Deduplication software such as Data Domain’s is complex and can contain hundreds of thousands of interrelated lines of code. As products mature, companies will fine tune and improve their code for greater efficiency and performance. You would expect to see performance improvements from these changes of about 20-30%. Clearly, if an application is highly inefficiently coded, you will see greater performance gains. However, larger improvements like those quoted in the release are usually only achieved with major product architecture updates and coincide with a major new software release.
In this case, I am not suggesting that Data Domain’s software is bad, but rather that the stated performance improvement is suspect. They positioned this as a dot code release and so it is not a major product re-architecture. Additionally, if it was a major architecture update, they would have highlighted it in the release.
To summarize, the stated performance gains in the release are too large to attribute to a simple code tweak and I believe that the gains are only attainable in very specific circumstances. Data Domain appears to have optimized their appliances for Symantec’s OST and is trumpeting their performance gains. However, OST represents only a small fraction of Data Domain’s customer base and it seems that customers using non-Symantec backup apps will see uncertain performance improvements. Read on to learn more.
Symantec Open Storage Technology
The announcement focuses exclusively on Symantec OST performance. For those who are not familiar with OST, it is a disk-only backup interface developed by Symantec for NetBackup and Backup Exec. The technology has yet to be supported by other backup applications and is essentially proprietary to Symantec.
Data Domain chose to highlight their performance with the OST for a reason. If the gain was with all interfaces, why not just characterize it as such? Remember, 70%+ of their customers use the NFS/CIFS interface and so why not benchmark that? This text further highlights my point:
While performance can increase on all systems across all protocols, large data centers using Data Domain’s flagship DD690 system with Veritas NetBackup OpenStorage (OST) by Symantec….

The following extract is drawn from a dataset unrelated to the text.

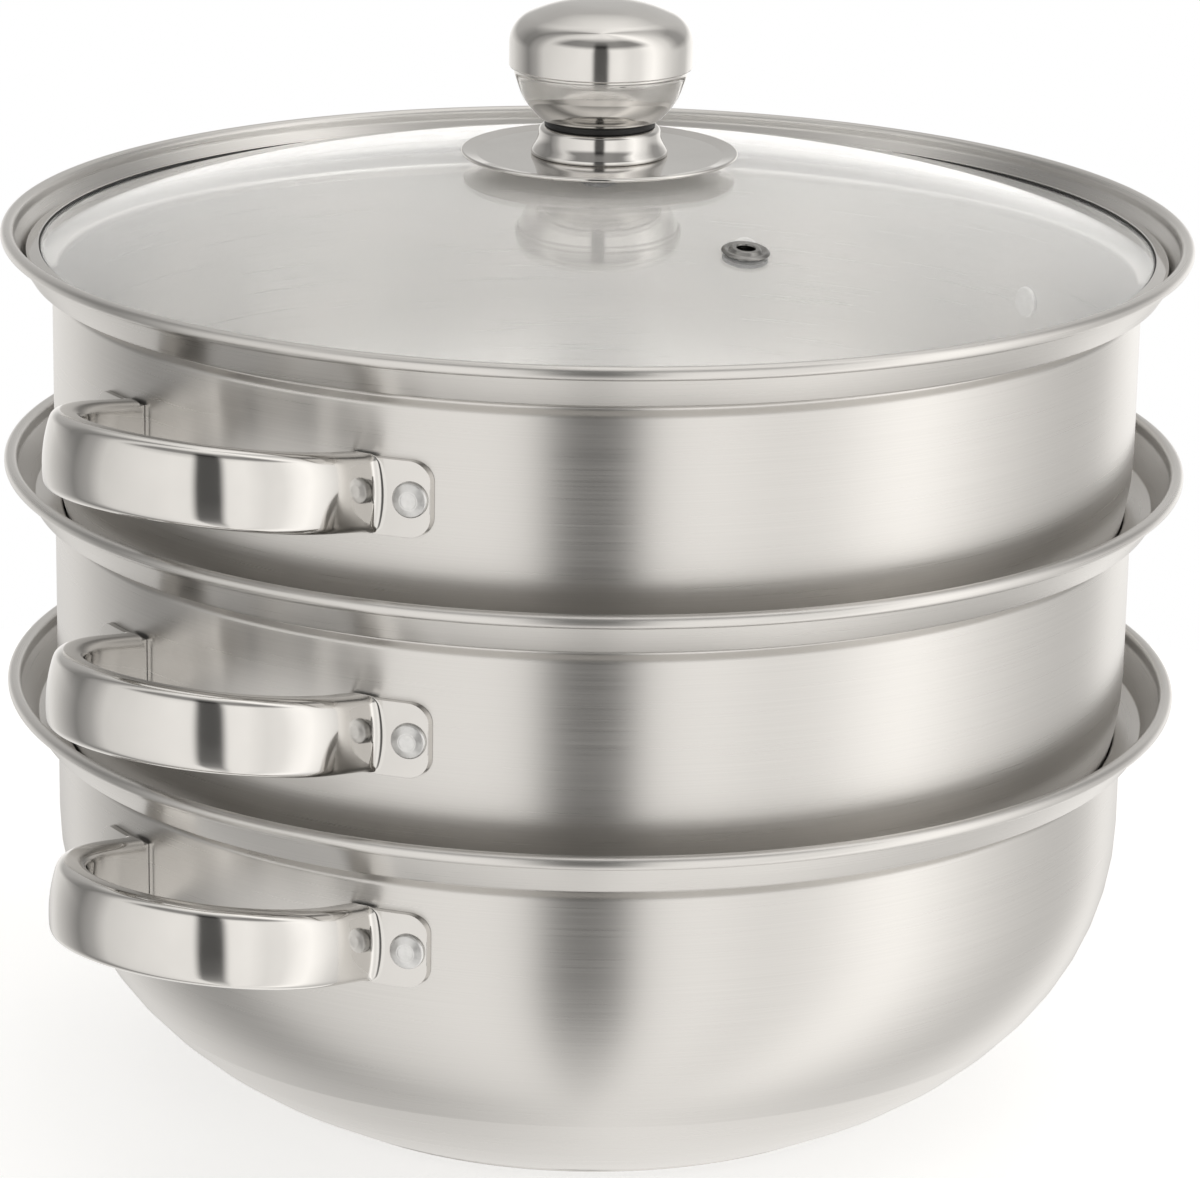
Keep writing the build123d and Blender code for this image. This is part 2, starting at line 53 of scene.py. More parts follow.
# Heights of the three rims and sizes that all vessels share. Radii and heights are in millimetres,
# and an outline's heights count from the vessel's rim.
RIM_HEIGHTS = {"pot": 109.0, "middle_tray": 168.5, "top_tray": 228.0}
TIER_PITCH = RIM_HEIGHTS["top_tray"] - RIM_HEIGHTS["middle_tray"]
SHEET = 0.6
HALF_SHEET = SHEET / 2
EDGE_ROUND_SHARE = 0.45
BODY_RADIUS = 140.0
WALL_LINE = BODY_RADIUS - HALF_SHEET
# Clearance between fixed pieces, and between a piece and the one that it stands on
GAP = 0.1
SEAT_GAP = 0.3

# Where the camera stood: distance from the middle of the top rim, angles in degrees, and how far
# round the pot it stood from the side between the handles
CAMERA_DISTANCE = 1304.2
CAMERA_ELEVATION = 12.603
CAMERA_PITCH = 4.1575
CAMERA_YAW = -0.0934
CAMERA_ROLL = 0.9949
CAMERA_LENS = 151.53
SENSOR_WIDTH = 36.0
CLIP_END = 100
CAMERA_ROUND = -52.3


# Bent sheets and turned shapes

def side_corners(corners, distance):
    """Corners of the line that runs beside a line of corners, at a distance to its left."""
    runs = [(end - start).normalized() for start, end in zip(corners, corners[1:])]
    sides = [Vector((-run.y, run.x)) for run in runs]
    places = [corners[0] + sides[0] * distance]
    for corner, before, after in zip(corners[1:], sides, sides[1:]):
        places.append(corner + (before + after) * (distance / (1 + before.dot(after))))
    places.append(corners[-1] + sides[-1] * distance)
    return places


def turn_at(before, corner, after):
    """Signed angle by which a line turns at a corner."""
    return (after - corner).angle_signed(corner - before)


def bend_points(before, corner, after, radius):
    """Points of the round bend at a corner, or the corner itself where the radius is zero."""
    turn = turn_at(before, corner, after)
    if radius <= 0 or abs(turn) < STRAIGHT:
        return [corner]
    reach = radius * math.tan(abs(turn) / 2)
    into = (corner - before).normalized()
    start = corner - into * reach
    side = Vector((-into.y, into.x)) * math.copysign(radius, turn)
    centre = start + side
    steps = max(2, math.ceil(abs(turn) / BEND_STEP))
    points = []
    for step in range(steps + 1):
        arm = -side
        arm.rotate(Matrix.Rotation(turn * step / steps, 2))
        points.append(centre + arm)
    return points


def bent_line(corners, bends):
    """Points along an open line of corners with round bends."""
    points = [corners[0]]
    for before, corner, after, radius in zip(corners, corners[1:], corners[2:], bends):
        points += bend_points(before, corner, after, radius)
    return points + [corners[-1]]


def sheet_outline(line, bends, thickness):
    """Closed outline of a bent sheet with rounded free edges, from its mid line."""
    corners = [Vector(place) for place in line]
    turns = [
        math.copysign(1, turn_at(before, corner, after))
        for before, corner, after in zip(corners, corners[1:], corners[2:])
    ]
    half = thickness / 2
    left, right = [
        bent_line(
            side_corners(corners, side), [max(b - t * side, 0) for b, t in zip(bends, turns)]
        )
        for side in (half, -half)
    ]
    loop = left + right[::-1]
    ends = [left[0], left[-1], right[-1], right[0]]
    rounded = []
    for index, point in enumerate(loop):
        if point in ends and point.x > half:
            before, after = loop[index - 1], loop[(index + 1) % len(loop)]
            rounded += bend_points(before, point, after, EDGE_ROUND_SHARE * thickness)
        else:
            rounded.append(point)
    return rounded


def solid_outline(line, bends):
    """Closed outline through corners with round bends, for a solid turned piece."""
    corners = [Vector(place) for place in line]
    points = []
    for index, corner in enumerate(corners):
        before, after = corners[index - 1], corners[(index + 1) % len(corners)]
        points += bend_points(before, corner, after, bends[index])
    return points


def ring_outline(inner, outer, low, high, bends):
    """Closed outline of a flat ring with eased edges."""
    return solid_outline([(inner, low), (outer, low), (outer, high), (inner, high)], bends)


def new_mesh(name, vertices, faces, material):
    """A mesh in metres from places in millimetres."""
    mesh = bpy.data.meshes.new(name)
    mesh.from_pydata([tuple(c * MM for c in vertex) for vertex in vertices], [], faces)
    mesh.materials.append(material)
    return mesh


def new_object(name, data):
    """An object in the scene."""
    item = bpy.data.objects.new(name, data)
    bpy.context.scene.collection.objects.link(item)
    return item


def new_piece(name, body, vertices, faces, material, sharp_angle=SHARP_ANGLE):
    """A shown piece, smooth but for its sharp edges, that rides on a body."""
    mesh = new_mesh(name, vertices, faces, material)
    mesh.validate()
    mesh.shade_smooth()
    mesh.set_sharp_from_angle(angle=math.radians(sharp_angle))
    piece = new_object(name, mesh)
    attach(piece, body)
    return piece


def turned_mesh(outline, around=AROUND, closed=True):
    """Vertices and faces of an outline of radii and heights turned about the upright axis."""
    vertices = []
    rings = []
    for point in outline:
        if abs(point.x) < ON_AXIS:
            rings.append([len(vertices)] * around)
            vertices.append((0, 0, point.y))
            continue
        rings.append(list(range(len(vertices), len(vertices) + around)))
        for step in range(around):
            angle = 2 * math.pi * step / around
            vertices.append((point.x * math.cos(angle), point.x * math.sin(angle), point.y))
    faces = []
    pairs = list(zip(rings, rings[1:] + rings[:1]))
    for lower, upper in pairs if closed else pairs[:-1]:
        for step in range(around):
            ahead = (step + 1) % around
            face = [lower[step], lower[ahead], upper[ahead], upper[step]]
            face = list(dict.fromkeys(face))
            if len(face) > 2:
                faces.append(face)
    return vertices, faces


def raised(vertices, height):
    """Vertices moved up by a height."""
    return [(x, y, z + height) for x, y, z in vertices]


def turned_piece(name, body, outline, height, material, around=AROUND):
    """A piece turned about the upright axis, with its outline's heights above a given one."""
    vertices, faces = turned_mesh(outline, around)
    return new_piece(name, body, raised(vertices, height), faces, material)


# Materials

def linear(value):
    """One sRGB channel from 0 to 1 as linear light."""
    if value <= 0.04045:
        return value / 12.92
    return ((value + 0.055) / 1.055) ** 2.4


def colour(code):
    """Linear colour of a hex sRGB code, with full alpha."""
    channels = [int(code[place:place + 2], 16) / 255 for place in (1, 3, 5)]
    return (*[linear(channel) for channel in channels], 1.0)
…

(Bold added by this author)
In this sentence they qualify the stated performance gains and suggest that it “can” increase with other systems and protocols. What happened to the 90% improvement they stated with OST? It appears that they are willing to commit to it with OST, and not with other interfaces. This creates the following points for consideration:
- Is there something about OST specifically that enables this faster performance?
- What does the software upgrade mean to customers using interfaces other than OST? (e.g. traditional NFS/CIFS and VTL)
- What is the impact on other backup applications that do not support OST?
In another sentence, they allude to the performance gains being related to OST.
This new benchmark was established with the minimum DD690 configuration of 2 disk shelves and benefits from extra tuning and parallelism possible with this combination of fabric and software.
(Bold added by this author)
It is important to note that the paragraph starts by discussing OST and so the assumption here is that they are referring to OST when they say “software”. They suggest that the tuning and parallelism of OST combined with 10 GigE switch infrastructure are key drivers of the performance gains.